Cincinnati, Ohio, USA

Cincinnati, Ohio
This midwestern state claims the have the largest Oktoberfest celebration in the U.S. Getting down since 1974, Cincinnati has been hosting “Oktoberfest Zinzinnati” since 1974. Hundreds of thousands of revelers flock to Cincy to participate in events like the Running of the Wieners (a dog race with dachshunds dressed as hot dogs!) and the World’s Largest Chicken Dance. This Oktoberfest Zinzinnati tradition earned a spot in the Guinness Book of World Records in 1994 after 48,000 dancers (including the Prince of Bavaria) got their groove on to the chicken dance. There’s definitely a no holds bar attitude when it comes to German food; bratwursts, sauerkraut, pretzel bites, and apple strudel are just some of the authentic dishes found here. The beer starts flowing early in Cincinnati. This year’s event is scheduled for September 21-23.

Brisbane, Australia

Brisbane, Australia
Aussies certainly know how to party, so it’s no wonder one of the world’s biggest Oktoberfest celebrations outside of Germany takes place Down Under. The largest of Oz’s beer festivals happens in Brisbane over the first two weekends in October. This year the celebration kicks off on October 5th – 7th and carries over to the 12th – 14th. This festival has been going strong for 10 years and was the brainchild of a Brisbane-based, German-Australian couple. There’s no shortage of traditional food, drink, and entertainment. Tens of thousands of people turn up annually to enjoy cultural activities, Bavarian breakfasts, and hand-crafted German beers and wines. The Bavaria brew is created especially for Oktoberfest Brisbane and even adheres to the strict Bavaria Purity Law, which states beer may only be brewed using four natural ingredients: water, malt, hops, and yeast. Australia may be thousands of miles away from Germany, but that hasn’t stopped the country’s good cheer from reaching Brisbane.
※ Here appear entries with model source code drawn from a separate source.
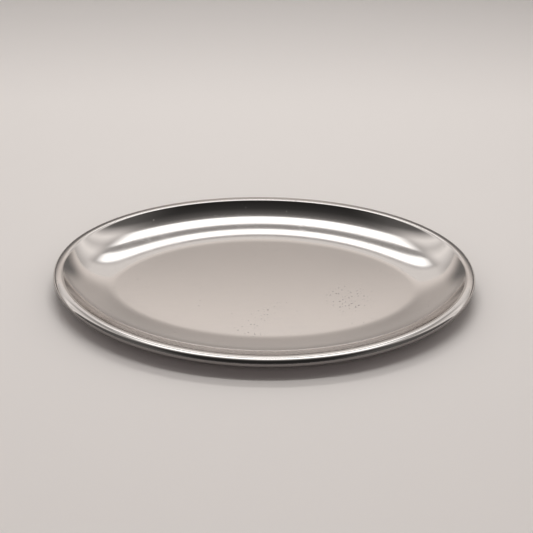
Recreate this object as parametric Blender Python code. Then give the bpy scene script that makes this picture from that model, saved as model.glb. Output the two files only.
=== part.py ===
"""Oval serving tray: one pressed steel sheet whose edge is rolled round a stiffening wire.

Metres, +Z up, +X along the tray. The origin is the middle of the underside of the floor.
"""

import math

import bpy
import numpy as np

# Overall size, over the rolled edge at the middle of each side
trayLength = 0.260
trayWidth = 0.170

# Sheet and wire
sheetThickness = 0.0008
wireDiameter = 0.0036
wireClearance = 0.0003  # between the wire and the inside of the roll

# Section of the sheet, from the edge of the floor outwards
wallWidth = 0.0380  # edge of the floor to the outermost point, the same all round
heelRadius = 0.0430  # bend from the floor into the dish
heelSlope = 8.3  # slope where the heel ends, degrees
dishRadius = 0.0710  # shallow part of the dish
dishSlope = 18.8  # slope where the shallow part ends, degrees
wallSlope = 41.0  # steepest slope, where the wall meets the shoulder, degrees
shoulderRadius = 0.0030  # bend from the wall over to the lip
lipRadius = 0.0075  # gentle fall of the lip towards the roll
lipSlope = 20.0  # slope of the lip where the roll starts, degrees
rollTurn = 246.0  # slope of the sheet where the roll ends, degrees
tipRise = 0.0025  # how much higher the edge is at the two ends than at the sides

# Facets
stepsRound = 72
stepsHeel = 2
stepsDish = 3
stepsWall = 6
stepsShoulder = 4
stepsLip = 2
stepsRoll = 12
stepsWire = 10

# Sizes that follow
rollRadius = wireDiameter / 2 + wireClearance + sheetThickness
sinHeel, sinDish, sinWall, sinLip = np.sin(np.radians([heelSlope, dishSlope, wallSlope, lipSlope]))
dishReach = heelRadius * sinHeel + dishRadius * (sinDish - sinHeel)
edgeReach = shoulderRadius * sinWall + lipRadius * sinLip + rollRadius * (1 - sinLip)
wallRadius = (wallWidth - dishReach - edgeReach) / (sinWall - sinDish)


def sheetSection():
    """Top and underside of the sheet, as rows of inset, height and share of tipRise.

    The top follows tangent arcs. The underside is the same path moved in by the thickness of the sheet.
    """
    arcs = (
        (0.0, heelSlope, heelRadius, stepsHeel),
        (heelSlope, dishSlope, dishRadius, stepsDish),
        (dishSlope, wallSlope, wallRadius, stepsWall),
        (wallSlope, 0.0, shoulderRadius, stepsShoulder),
        (0.0, -lipSlope, lipRadius, stepsLip),
        (-lipSlope, -rollTurn, rollRadius, stepsRoll),
    )
    path = [(0.0, sheetThickness, 0.0)]
    for start, end, radius, steps in arcs:
        turn = math.radians(end - start) / steps
        chord = 2 * radius * math.sin(abs(turn) / 2)
        for _ in range(steps):
            out, height, slope = path[-1]
            middle = slope + turn / 2
            path.append((out + chord * math.cos(middle), height + chord * math.sin(middle), slope + turn))
    out, height, slope = np.array(path).T
    share = (height - sheetThickness) / (height.max() - sheetThickness)
    share[height.argmax() :] = 1.0
    inset = wallWidth - out
    top = np.stack([inset, height, share], axis=1)
    inwards = np.stack([np.sin(slope), np.cos(slope), np.zeros_like(slope)], axis=1)
    return top, top - sheetThickness * inwards


def aroundTray(section):
    """Points of a section carried round the outer ellipse, each row stepped in along the ellipse's normal."""
    around = np.linspace(0, 2 * math.pi, stepsRound, endpoint=False)[:, None]
    halfLength, halfWidth = trayLength / 2, trayWidth / 2
    normalX, normalY = halfWidth * np.cos(around), halfLength * np.sin(around)
    size = np.hypot(normalX, normalY)
    inset, height, share = section.T
    x = halfLength * np.cos(around) - inset * normalX / size
    y = halfWidth * np.sin(around) - inset * normalY / size
    z = height + share * tipRise * np.cos(around) ** 2
    return np.stack([x, y, z], axis=2).reshape(-1, 3)


def gridFaces(rings, closed):
    """Faces between neighbouring rings of aroundTray's points. closed joins the last ring to the first."""
    faces = []
    for i in range(stepsRound):
        here, there = i * rings, (i + 1) % stepsRound * rings
        for k in range(rings if closed else rings - 1):
            n = (k + 1) % rings
            faces.append((here + n, there + n, there + k, here + k))
    return faces


def addNode(name, points, faces, colour, roughness):
    mesh = bpy.data.meshes.new(name)
    mesh.from_pydata(points.tolist(), [], faces)
    mesh.polygons.foreach_set("use_smooth", [True] * len(faces))
    node = bpy.data.objects.new(name, mesh)
    bpy.context.scene.collection.objects.link(node)
    material = bpy.data.materials.new(name)
    material.use_nodes = True
    shader = material.node_tree.nodes["Principled BSDF"]
    shader.inputs["Base Color"].default_value = (*colour, 1.0)
    shader.inputs["Metallic"].default_value = 1.0
    shader.inputs["Roughness"].default_value = roughness
    mesh.materials.append(material)


def buildShell():
    top, under = sheetSection()
    section = np.concatenate([top, under[::-1]])
    rings = len(section)
    floorTop = tuple(i * rings for i in range(stepsRound))
    floorUnder = tuple(i * rings + rings - 1 for i in reversed(range(stepsRound)))
    faces = gridFaces(rings, closed=False) + [floorTop, floorUnder]
    addNode("tray_shell", aroundTray(section), faces, (0.60, 0.59, 0.57), 0.22)


def buildWire():
    top, _ = sheetSection()
    rollStart = top[-1 - stepsRoll]
    angle = np.linspace(0, 2 * math.pi, stepsWire, endpoint=False)
    section = np.stack(
        [
            rollRadius + wireDiameter / 2 * np.cos(angle),
            rollStart[1] - rollRadius * math.cos(math.radians(lipSlope)) + wireDiameter / 2 * np.sin(angle),
            np.ones(stepsWire),
        ],
        axis=1,
    )
    addNode("rim_wire", aroundTray(section), gridFaces(stepsWire, closed=True), (0.45, 0.45, 0.45), 0.35)


for old in list(bpy.data.objects):
    bpy.data.objects.remove(old, do_unlink=True)

buildShell()
buildWire()
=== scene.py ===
# Oval serving tray: a polished sheet with a rolled edge, the wire inside the roll, and a plain studio.
import math

import bpy
import numpy as np
from mathutils import Matrix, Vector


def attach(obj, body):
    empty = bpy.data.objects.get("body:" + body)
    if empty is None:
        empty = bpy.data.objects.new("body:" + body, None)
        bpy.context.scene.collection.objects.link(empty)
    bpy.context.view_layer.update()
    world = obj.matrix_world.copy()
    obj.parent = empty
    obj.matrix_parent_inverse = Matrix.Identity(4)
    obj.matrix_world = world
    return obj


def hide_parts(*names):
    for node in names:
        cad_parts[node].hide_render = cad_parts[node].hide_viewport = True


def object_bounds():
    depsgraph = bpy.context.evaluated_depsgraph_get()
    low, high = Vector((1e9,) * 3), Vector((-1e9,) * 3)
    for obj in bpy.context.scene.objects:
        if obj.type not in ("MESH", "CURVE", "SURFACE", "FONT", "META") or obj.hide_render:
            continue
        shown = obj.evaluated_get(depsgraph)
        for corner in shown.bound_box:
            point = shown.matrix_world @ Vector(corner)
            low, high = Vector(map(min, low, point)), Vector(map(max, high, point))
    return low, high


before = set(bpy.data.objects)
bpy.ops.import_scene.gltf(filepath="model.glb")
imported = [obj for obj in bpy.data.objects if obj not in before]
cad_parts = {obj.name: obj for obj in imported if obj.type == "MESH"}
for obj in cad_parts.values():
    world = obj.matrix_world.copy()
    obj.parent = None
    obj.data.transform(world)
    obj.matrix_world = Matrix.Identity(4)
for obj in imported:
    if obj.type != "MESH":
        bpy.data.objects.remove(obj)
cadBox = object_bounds()

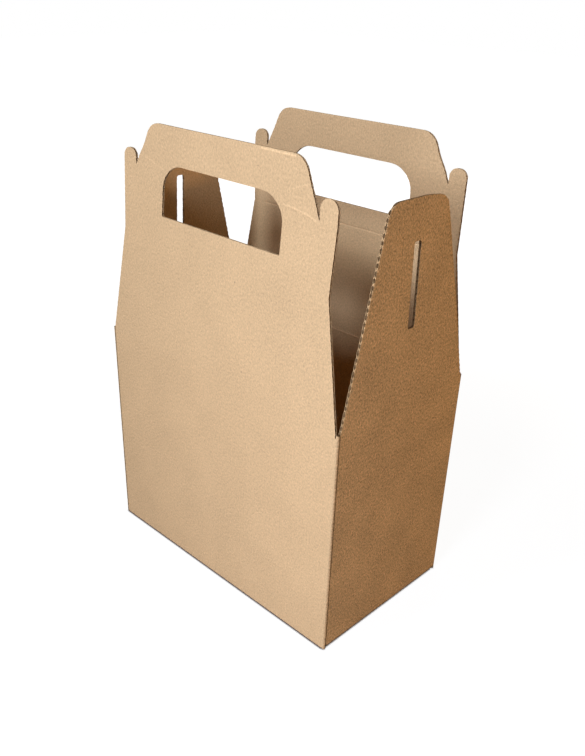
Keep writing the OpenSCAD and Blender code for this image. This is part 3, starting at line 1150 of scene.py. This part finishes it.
bpy.context.scene.view_settings.view_transform = "Standard"
aim_camera()
light_world()
lay_floor()
MIDDLE = Vector((0, 0, 0.12))
near_lamps = 0.95
far_lamps = 1.2
lamp("key", place=MIDDLE + near_lamps * towards(-12, 24), target=Vector((2.2, 0, 0.5)),
     size=0.2, power=7.4, colour=(0.90, 1.02, 1.22))
lamp("right_fill", place=MIDDLE + near_lamps * towards(16, 41), target=Vector((0, 0, 0.5)),
     size=0.2, power=4.6, colour=(0.90, 1.02, 1.28))
lamp("low_right", place=Vector((0.17, -0.36, 0.06)), target=Vector((0.05, 0, 0.06)),
     size=0.12, power=0.42, colour=(0.92, 1.0, 1.25))
lamp("warm_side", place=MIDDLE + far_lamps * towards(130, 3), target=Vector((0, 0, 1.7)),
     size=0.3, power=5.5, colour=(1.0, 0.54, 0.08))
lamp("rear_fill", place=MIDDLE + far_lamps * towards(215, 5), target=MIDDLE,
     size=0.6, power=6.5, colour=(1.0, 1.0, 1.0))

GROUPS = {"mottle": mottle_group(), "specks": speck_group(), "stress": stress_group()}
PAPERS = [kraft_liner(GROUPS, "kraft_liner", KRAFT, handling_marks),
          kraft_liner(GROUPS, "cut_edge", KRAFT_EDGE, edge=True),
          fluting_paper_and_shade(GROUPS)]

for name, board in (("carton_walls", walls()), ("bottom_panel", bottom_panel()),
                    ("right_inner_flap", inner_flap(1)), ("left_inner_flap", inner_flap(-1)),
                    ("glue_tab", glue_tab())):
    piece = board.mesh(name, PAPERS)
    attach(piece, "body")
    if name == "carton_walls":
        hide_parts("carton_body")

STRAINS = {"front": handle_strain(lift_side=1, lift=0.4, lift_all=0.5, hole_sag=0.4,
                                  right_tear=1.7, left_tear=-1.0),
           "back": handle_strain(lift_side=-1, lift=0.4, lift_all=0.2, hole_sag=0.9,
                                 right_tear=0, left_tear=0)}
for word, side in (("front", FRONT), ("back", BACK)):
    roof = word + "_roof"
    handle = word + "_handle"
    make_flap(roof + "_board", roof_outline(), side, SHEET_U[word], roof, roof + "_panel",
              seed=1.0, joined=(crease_half, roof_len - crease_half))
    make_flap(handle + "_board", handle_outline(), side, SHEET_U[word], handle, handle + "_panel",
              seed=2.0, joined=(roof_len + crease_half,), strain=STRAINS[word])
    make_crease(word + "_body_fold", side, SHEET_U[word], 0.0, roof_half, seed=3.0)
    make_crease(handle + "_fold", side, SHEET_U[word], roof_len, roof_half, seed=4.0)

for word, side, off, strain in (("left", LEFT, slot_off, as_cut),
                                ("right", RIGHT, -slot_off, side_flap_strain)):
    make_flap(word + "_flap_board", side_flap_outline(off), side, SHEET_U[word], word + "_flap",
              word + "_side_flap", seed=5.0, joined=(crease_half,), strain=strain,
              ragged=side_ragged, crush=side_crush, calm=beside_slot)
    base = lambda v: np.full(v.shape, float(side_flap_base_half))
    make_crease(word + "_flap_fold", side, SHEET_U[word], 0.0, base,
                seed=6.0)
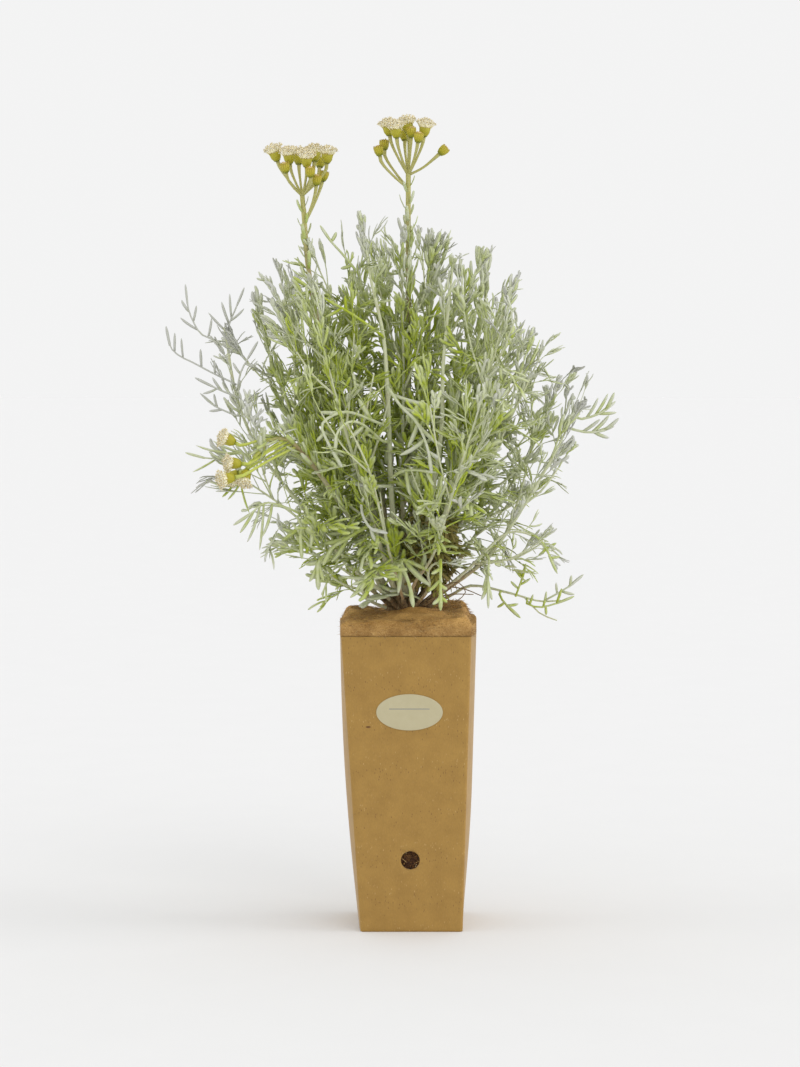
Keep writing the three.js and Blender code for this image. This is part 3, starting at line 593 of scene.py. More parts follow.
def withered_leaf(add, place, _scene):
    """Withered leaf, dried on the plant: papery, grey-brown to straw."""
    fresh = add("Attribute", attribute_name="wool").outputs["Fac"]
    mottle = add("TexNoise", {"Vector": place, "Scale": 1 / (3 * MM), "Detail": 3.0})
    tone = add("Mix", {0: mottle, 6: "6f5f30", 7: "a89360"}, data_type="RGBA")
    colour = add("Mix", {0: fresh, 6: tone, 7: "98983f"}, data_type="RGBA")
    return add("BsdfPrincipled", {"Base Color": colour, "Roughness": 0.85})


def studio_floor(add, place, scene):
    """Painted studio floor: pale, matte and even, with a trace of roller texture."""
    roller = add("TexNoise", {"Vector": place, "Scale": 1 / (60 * MM), "Detail": 3.0})
    tone = add("Mix", {0: roller, 6: scene.potted_stage.floor, 7: "e7e7e7"}, data_type="RGBA")
    return add("BsdfPrincipled", {"Base Color": tone, "Roughness": 0.9, "Specular IOR Level": 0.1})


FINISHES = {
    "board": ("kraft_linerboard_unbleached", kraft_board),
    "label": ("label_stock_cream_calendered", label_paper),
    "ink": ("printing_ink_slate", label_ink),
    "soil": ("potting_soil_peat_moist", potting_soil),
    "mulch": ("coir_jute_felt_needled", mulch_felt),
    "fibre": ("coir_straw_fibre_dry", loose_fibre),
    "bark": ("bark_young_fissured", young_bark),
    "leaf": ("leaf_felted_silver", felted_leaf),
    "stem": ("stem_felted_ageing_to_bark", felted_stem),
    "stalk": ("flower_stalk_ribbed_downy", downy_stalk),
    "bract": ("bract_waxy_olive", waxy_bract),
    "floret": ("floret_corolla_cream", cream_floret),
    "anther": ("anther_pollen_ochre", anther_pollen),
    "withered": ("leaf_withered_papery", withered_leaf),
    "floor": ("studio_floor_painted_matte", studio_floor),
}
made_materials = {}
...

Durban – Pretoria – Cape Town, South Africa

Cape Town, South Africa
No matter where you are in South Africa, reaching an Oktoberfest just became more accessible. South Africa’s unique take on Oktoberfest stretches over the course of three months in three separate cities! This traveling beer festival, known as “ze TOPS at SPAR Bierfest”, moves around the country with a 4,000-person beer tent inspired by the originals at the Munich festival. South Africa’s biggest independent brewery hand crafts special beers for the occasion and traditional German food and live music is also aplenty. Catch the festival in Durban from August 31st – September 1st, in Cape Town from September 28th – 29th, and Pretoria from November 2nd – 3rd.